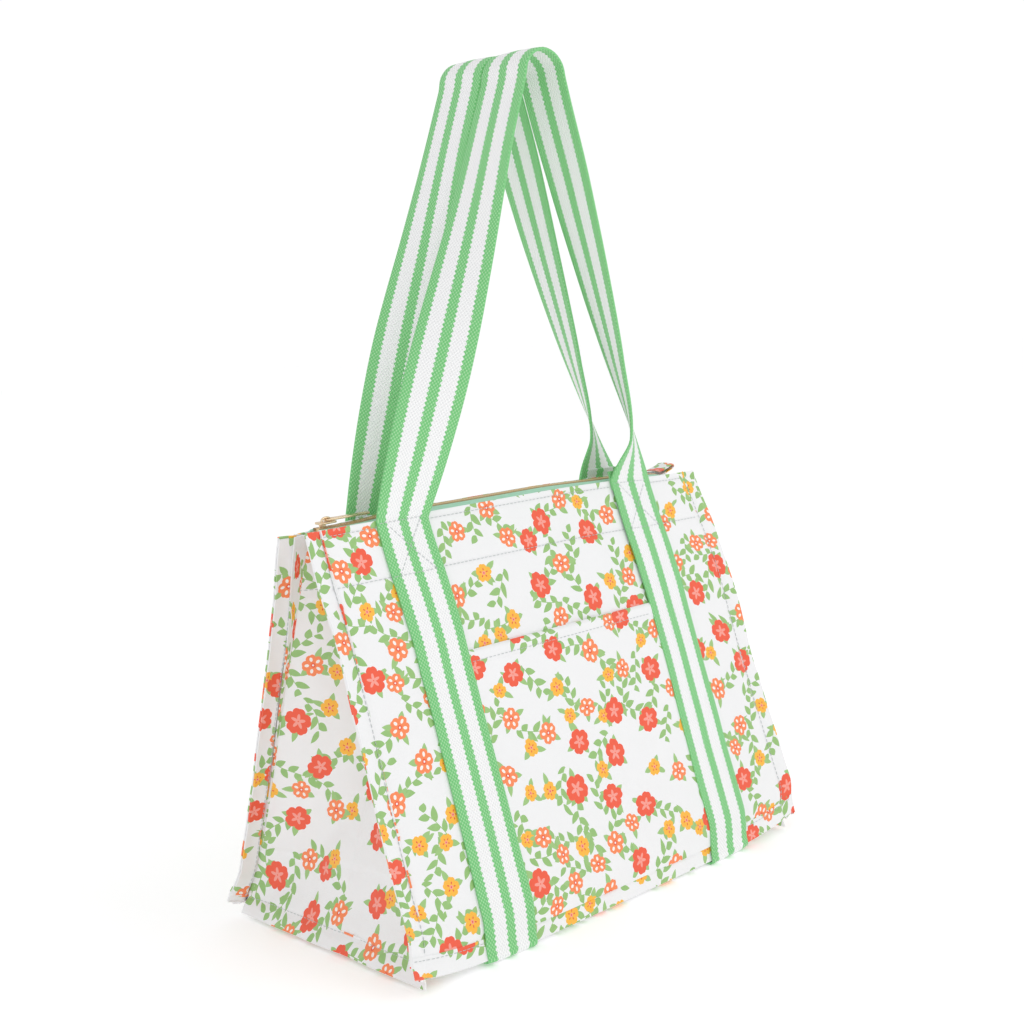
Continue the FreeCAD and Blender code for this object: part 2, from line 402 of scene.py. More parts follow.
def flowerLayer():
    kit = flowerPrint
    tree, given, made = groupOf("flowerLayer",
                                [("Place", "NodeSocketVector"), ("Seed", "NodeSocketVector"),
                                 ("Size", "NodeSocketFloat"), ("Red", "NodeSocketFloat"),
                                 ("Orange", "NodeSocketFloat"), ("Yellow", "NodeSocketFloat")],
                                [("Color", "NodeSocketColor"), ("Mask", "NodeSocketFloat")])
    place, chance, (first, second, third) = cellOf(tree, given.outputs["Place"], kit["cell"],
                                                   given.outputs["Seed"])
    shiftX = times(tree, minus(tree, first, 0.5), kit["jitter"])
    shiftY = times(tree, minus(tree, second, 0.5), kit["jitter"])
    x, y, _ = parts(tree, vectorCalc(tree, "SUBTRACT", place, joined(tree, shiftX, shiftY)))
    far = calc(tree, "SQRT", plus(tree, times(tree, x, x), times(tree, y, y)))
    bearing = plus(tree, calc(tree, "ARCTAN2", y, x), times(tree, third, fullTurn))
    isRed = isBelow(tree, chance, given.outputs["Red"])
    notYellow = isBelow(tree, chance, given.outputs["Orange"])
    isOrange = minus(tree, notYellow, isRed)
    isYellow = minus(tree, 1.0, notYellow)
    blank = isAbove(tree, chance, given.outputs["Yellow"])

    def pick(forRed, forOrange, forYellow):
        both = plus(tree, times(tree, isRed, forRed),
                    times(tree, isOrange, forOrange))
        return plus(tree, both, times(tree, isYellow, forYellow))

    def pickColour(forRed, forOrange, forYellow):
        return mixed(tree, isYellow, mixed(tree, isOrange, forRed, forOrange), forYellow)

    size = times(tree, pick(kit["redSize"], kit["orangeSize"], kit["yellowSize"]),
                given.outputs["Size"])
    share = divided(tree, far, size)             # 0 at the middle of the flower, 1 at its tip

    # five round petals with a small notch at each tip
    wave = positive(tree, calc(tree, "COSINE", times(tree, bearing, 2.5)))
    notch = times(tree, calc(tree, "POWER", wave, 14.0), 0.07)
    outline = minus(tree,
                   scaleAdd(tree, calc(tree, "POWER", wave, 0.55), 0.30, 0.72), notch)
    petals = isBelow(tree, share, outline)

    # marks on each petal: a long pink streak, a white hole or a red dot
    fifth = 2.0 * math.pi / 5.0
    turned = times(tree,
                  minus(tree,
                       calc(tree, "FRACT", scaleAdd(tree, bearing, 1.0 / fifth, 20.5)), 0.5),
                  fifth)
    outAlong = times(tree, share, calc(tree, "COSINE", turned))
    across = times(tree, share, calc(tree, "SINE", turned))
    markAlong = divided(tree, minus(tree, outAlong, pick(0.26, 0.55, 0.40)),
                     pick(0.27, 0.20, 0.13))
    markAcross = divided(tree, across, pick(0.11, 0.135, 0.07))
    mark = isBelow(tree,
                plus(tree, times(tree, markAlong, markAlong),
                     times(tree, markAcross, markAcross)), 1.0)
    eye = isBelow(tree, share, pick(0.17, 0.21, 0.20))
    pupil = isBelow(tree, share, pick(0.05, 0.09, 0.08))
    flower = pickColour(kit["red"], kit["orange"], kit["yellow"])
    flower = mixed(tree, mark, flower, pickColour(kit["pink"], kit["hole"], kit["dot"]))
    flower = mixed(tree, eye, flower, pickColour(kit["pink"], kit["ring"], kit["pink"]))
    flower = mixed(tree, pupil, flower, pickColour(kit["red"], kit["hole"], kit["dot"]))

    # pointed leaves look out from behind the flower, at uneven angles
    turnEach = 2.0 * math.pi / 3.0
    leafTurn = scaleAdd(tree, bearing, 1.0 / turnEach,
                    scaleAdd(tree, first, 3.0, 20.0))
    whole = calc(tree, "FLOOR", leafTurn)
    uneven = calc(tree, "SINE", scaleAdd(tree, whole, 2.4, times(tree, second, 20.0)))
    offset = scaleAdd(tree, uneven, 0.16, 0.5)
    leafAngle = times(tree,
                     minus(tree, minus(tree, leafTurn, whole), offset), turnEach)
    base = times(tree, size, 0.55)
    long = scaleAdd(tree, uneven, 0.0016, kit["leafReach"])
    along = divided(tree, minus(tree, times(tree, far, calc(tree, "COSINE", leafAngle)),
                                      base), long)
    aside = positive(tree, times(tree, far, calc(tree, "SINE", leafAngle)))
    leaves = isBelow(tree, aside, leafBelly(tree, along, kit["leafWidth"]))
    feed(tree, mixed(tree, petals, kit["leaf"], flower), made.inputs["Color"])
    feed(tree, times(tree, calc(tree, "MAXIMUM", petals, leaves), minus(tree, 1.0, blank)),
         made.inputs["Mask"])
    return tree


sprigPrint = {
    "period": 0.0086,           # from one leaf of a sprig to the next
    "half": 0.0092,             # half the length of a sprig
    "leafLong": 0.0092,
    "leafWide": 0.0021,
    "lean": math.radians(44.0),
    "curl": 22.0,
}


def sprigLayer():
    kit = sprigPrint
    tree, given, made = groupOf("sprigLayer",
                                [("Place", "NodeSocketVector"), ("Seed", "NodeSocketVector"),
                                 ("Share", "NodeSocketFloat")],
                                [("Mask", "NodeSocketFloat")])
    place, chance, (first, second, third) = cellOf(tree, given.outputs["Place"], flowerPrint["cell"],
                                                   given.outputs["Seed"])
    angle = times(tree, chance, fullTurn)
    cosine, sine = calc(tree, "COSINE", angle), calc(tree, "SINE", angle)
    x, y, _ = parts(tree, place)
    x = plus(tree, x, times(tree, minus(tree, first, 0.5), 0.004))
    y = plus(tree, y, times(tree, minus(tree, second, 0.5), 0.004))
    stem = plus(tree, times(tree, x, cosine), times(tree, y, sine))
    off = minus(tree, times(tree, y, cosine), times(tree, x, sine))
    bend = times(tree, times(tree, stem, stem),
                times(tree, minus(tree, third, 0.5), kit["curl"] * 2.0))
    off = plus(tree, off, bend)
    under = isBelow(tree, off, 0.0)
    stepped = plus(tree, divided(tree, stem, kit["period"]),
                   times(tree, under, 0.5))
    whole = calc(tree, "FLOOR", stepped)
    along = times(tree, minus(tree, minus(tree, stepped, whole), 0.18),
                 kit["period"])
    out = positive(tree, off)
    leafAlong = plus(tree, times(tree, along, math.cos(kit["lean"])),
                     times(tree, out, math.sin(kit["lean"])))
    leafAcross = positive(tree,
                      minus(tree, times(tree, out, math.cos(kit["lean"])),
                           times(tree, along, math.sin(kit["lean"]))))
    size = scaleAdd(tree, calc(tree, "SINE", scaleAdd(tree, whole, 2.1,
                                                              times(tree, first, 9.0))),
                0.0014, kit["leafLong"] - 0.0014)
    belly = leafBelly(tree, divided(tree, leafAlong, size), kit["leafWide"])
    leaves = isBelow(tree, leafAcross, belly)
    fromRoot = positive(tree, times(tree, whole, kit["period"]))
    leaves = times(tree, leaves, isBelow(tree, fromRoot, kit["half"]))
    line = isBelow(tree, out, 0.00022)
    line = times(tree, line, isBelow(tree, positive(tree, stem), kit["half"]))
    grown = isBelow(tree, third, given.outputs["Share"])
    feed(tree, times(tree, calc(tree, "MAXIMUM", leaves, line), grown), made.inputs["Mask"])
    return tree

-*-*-

## YOUR GOAL
Reproduce the material above, every line of it, exactly.

## RESULT
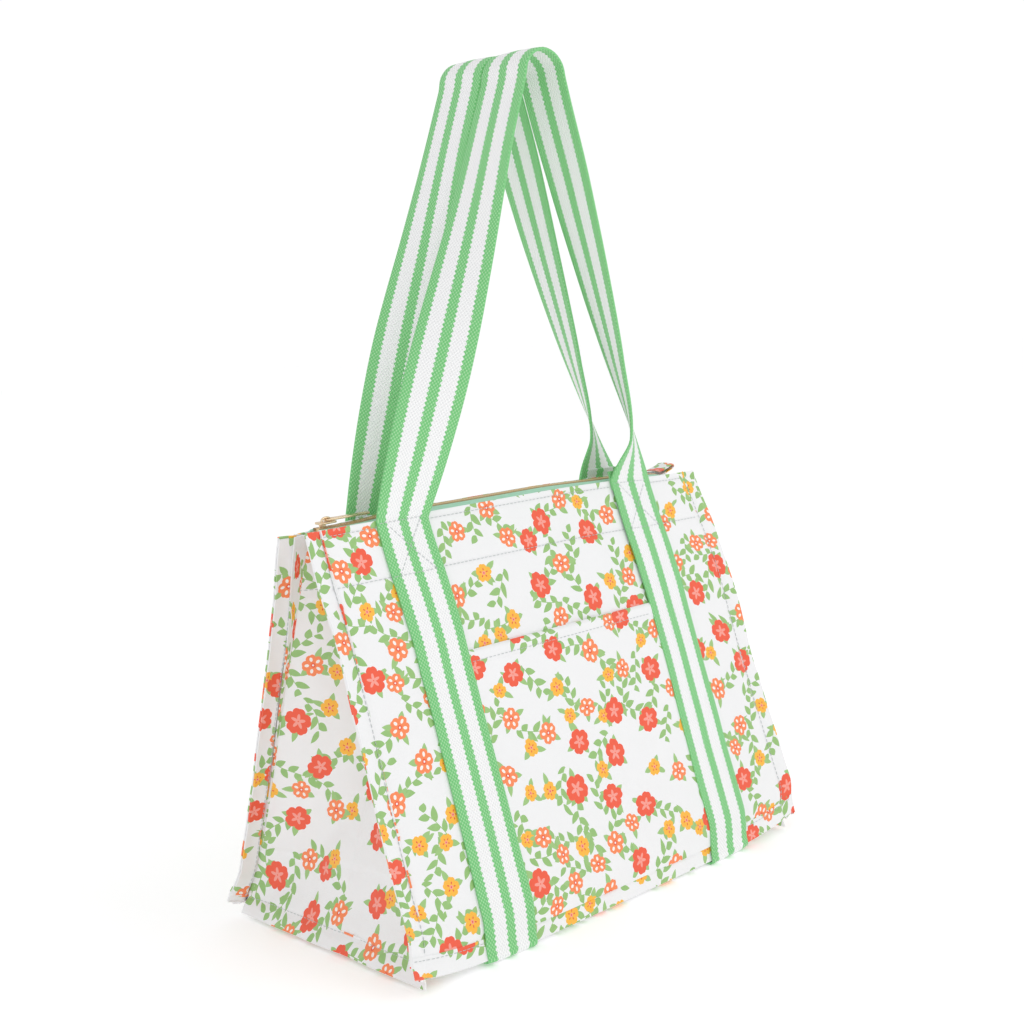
Continue the FreeCAD and Blender code for this object: part 2, from line 402 of scene.py. More parts follow.
def flowerLayer():
    kit = flowerPrint
    tree, given, made = groupOf("flowerLayer",
                                [("Place", "NodeSocketVector"), ("Seed", "NodeSocketVector"),
                                 ("Size", "NodeSocketFloat"), ("Red", "NodeSocketFloat"),
                                 ("Orange", "NodeSocketFloat"), ("Yellow", "NodeSocketFloat")],
                                [("Color", "NodeSocketColor"), ("Mask", "NodeSocketFloat")])
    place, chance, (first, second, third) = cellOf(tree, given.outputs["Place"], kit["cell"],
                                                   given.outputs["Seed"])
    shiftX = times(tree, minus(tree, first, 0.5), kit["jitter"])
    shiftY = times(tree, minus(tree, second, 0.5), kit["jitter"])
    x, y, _ = parts(tree, vectorCalc(tree, "SUBTRACT", place, joined(tree, shiftX, shiftY)))
    far = calc(tree, "SQRT", plus(tree, times(tree, x, x), times(tree, y, y)))
    bearing = plus(tree, calc(tree, "ARCTAN2", y, x), times(tree, third, fullTurn))
    isRed = isBelow(tree, chance, given.outputs["Red"])
    notYellow = isBelow(tree, chance, given.outputs["Orange"])
    isOrange = minus(tree, notYellow, isRed)
    isYellow = minus(tree, 1.0, notYellow)
    blank = isAbove(tree, chance, given.outputs["Yellow"])

    def pick(forRed, forOrange, forYellow):
        both = plus(tree, times(tree, isRed, forRed),
                    times(tree, isOrange, forOrange))
        return plus(tree, both, times(tree, isYellow, forYellow))

    def pickColour(forRed, forOrange, forYellow):
        return mixed(tree, isYellow, mixed(tree, isOrange, forRed, forOrange), forYellow)

    size = times(tree, pick(kit["redSize"], kit["orangeSize"], kit["yellowSize"]),
                given.outputs["Size"])
    share = divided(tree, far, size)             # 0 at the middle of the flower, 1 at its tip

    # five round petals with a small notch at each tip
    wave = positive(tree, calc(tree, "COSINE", times(tree, bearing, 2.5)))
    notch = times(tree, calc(tree, "POWER", wave, 14.0), 0.07)
    outline = minus(tree,
                   scaleAdd(tree, calc(tree, "POWER", wave, 0.55), 0.30, 0.72), notch)
    petals = isBelow(tree, share, outline)

    # marks on each petal: a long pink streak, a white hole or a red dot
    fifth = 2.0 * math.pi / 5.0
    turned = times(tree,
                  minus(tree,
                       calc(tree, "FRACT", scaleAdd(tree, bearing, 1.0 / fifth, 20.5)), 0.5),
                  fifth)
    outAlong = times(tree, share, calc(tree, "COSINE", turned))
    across = times(tree, share, calc(tree, "SINE", turned))
    markAlong = divided(tree, minus(tree, outAlong, pick(0.26, 0.55, 0.40)),
                     pick(0.27, 0.20, 0.13))
    markAcross = divided(tree, across, pick(0.11, 0.135, 0.07))
    mark = isBelow(tree,
                plus(tree, times(tree, markAlong, markAlong),
                     times(tree, markAcross, markAcross)), 1.0)
    eye = isBelow(tree, share, pick(0.17, 0.21, 0.20))
    pupil = isBelow(tree, share, pick(0.05, 0.09, 0.08))
    flower = pickColour(kit["red"], kit["orange"], kit["yellow"])
    flower = mixed(tree, mark, flower, pickColour(kit["pink"], kit["hole"], kit["dot"]))
    flower = mixed(tree, eye, flower, pickColour(kit["pink"], kit["ring"], kit["pink"]))
    flower = mixed(tree, pupil, flower, pickColour(kit["red"], kit["hole"], kit["dot"]))

    # pointed leaves look out from behind the flower, at uneven angles
    turnEach = 2.0 * math.pi / 3.0
    leafTurn = scaleAdd(tree, bearing, 1.0 / turnEach,
                    scaleAdd(tree, first, 3.0, 20.0))
    whole = calc(tree, "FLOOR", leafTurn)
    uneven = calc(tree, "SINE", scaleAdd(tree, whole, 2.4, times(tree, second, 20.0)))
    offset = scaleAdd(tree, uneven, 0.16, 0.5)
    leafAngle = times(tree,
                     minus(tree, minus(tree, leafTurn, whole), offset), turnEach)
    base = times(tree, size, 0.55)
    long = scaleAdd(tree, uneven, 0.0016, kit["leafReach"])
    along = divided(tree, minus(tree, times(tree, far, calc(tree, "COSINE", leafAngle)),
                                      base), long)
    aside = positive(tree, times(tree, far, calc(tree, "SINE", leafAngle)))
    leaves = isBelow(tree, aside, leafBelly(tree, along, kit["leafWidth"]))
    feed(tree, mixed(tree, petals, kit["leaf"], flower), made.inputs["Color"])
    feed(tree, times(tree, calc(tree, "MAXIMUM", petals, leaves), minus(tree, 1.0, blank)),
         made.inputs["Mask"])
    return tree


sprigPrint = {
    "period": 0.0086,           # from one leaf of a sprig to the next
    "half": 0.0092,             # half the length of a sprig
    "leafLong": 0.0092,
    "leafWide": 0.0021,
    "lean": math.radians(44.0),
    "curl": 22.0,
}


def sprigLayer():
    kit = sprigPrint
    tree, given, made = groupOf("sprigLayer",
                                [("Place", "NodeSocketVector"), ("Seed", "NodeSocketVector"),
                                 ("Share", "NodeSocketFloat")],
                                [("Mask", "NodeSocketFloat")])
    place, chance, (first, second, third) = cellOf(tree, given.outputs["Place"], flowerPrint["cell"],
                                                   given.outputs["Seed"])
    angle = times(tree, chance, fullTurn)
    cosine, sine = calc(tree, "COSINE", angle), calc(tree, "SINE", angle)
    x, y, _ = parts(tree, place)
    x = plus(tree, x, times(tree, minus(tree, first, 0.5), 0.004))
    y = plus(tree, y, times(tree, minus(tree, second, 0.5), 0.004))
    stem = plus(tree, times(tree, x, cosine), times(tree, y, sine))
    off = minus(tree, times(tree, y, cosine), times(tree, x, sine))
    bend = times(tree, times(tree, stem, stem),
                times(tree, minus(tree, third, 0.5), kit["curl"] * 2.0))
    off = plus(tree, off, bend)
    under = isBelow(tree, off, 0.0)
    stepped = plus(tree, divided(tree, stem, kit["period"]),
                   times(tree, under, 0.5))
    whole = calc(tree, "FLOOR", stepped)
    along = times(tree, minus(tree, minus(tree, stepped, whole), 0.18),
                 kit["period"])
    out = positive(tree, off)
    leafAlong = plus(tree, times(tree, along, math.cos(kit["lean"])),
                     times(tree, out, math.sin(kit["lean"])))
    leafAcross = positive(tree,
                      minus(tree, times(tree, out, math.cos(kit["lean"])),
                           times(tree, along, math.sin(kit["lean"]))))
    size = scaleAdd(tree, calc(tree, "SINE", scaleAdd(tree, whole, 2.1,
                                                              times(tree, first, 9.0))),
                0.0014, kit["leafLong"] - 0.0014)
    belly = leafBelly(tree, divided(tree, leafAlong, size), kit["leafWide"])
    leaves = isBelow(tree, leafAcross, belly)
    fromRoot = positive(tree, times(tree, whole, kit["period"]))
    leaves = times(tree, leaves, isBelow(tree, fromRoot, kit["half"]))
    line = isBelow(tree, out, 0.00022)
    line = times(tree, line, isBelow(tree, positive(tree, stem), kit["half"]))
    grown = isBelow(tree, third, given.outputs["Share"])
    feed(tree, times(tree, calc(tree, "MAXIMUM", leaves, line), grown), made.inputs["Mask"])
    return tree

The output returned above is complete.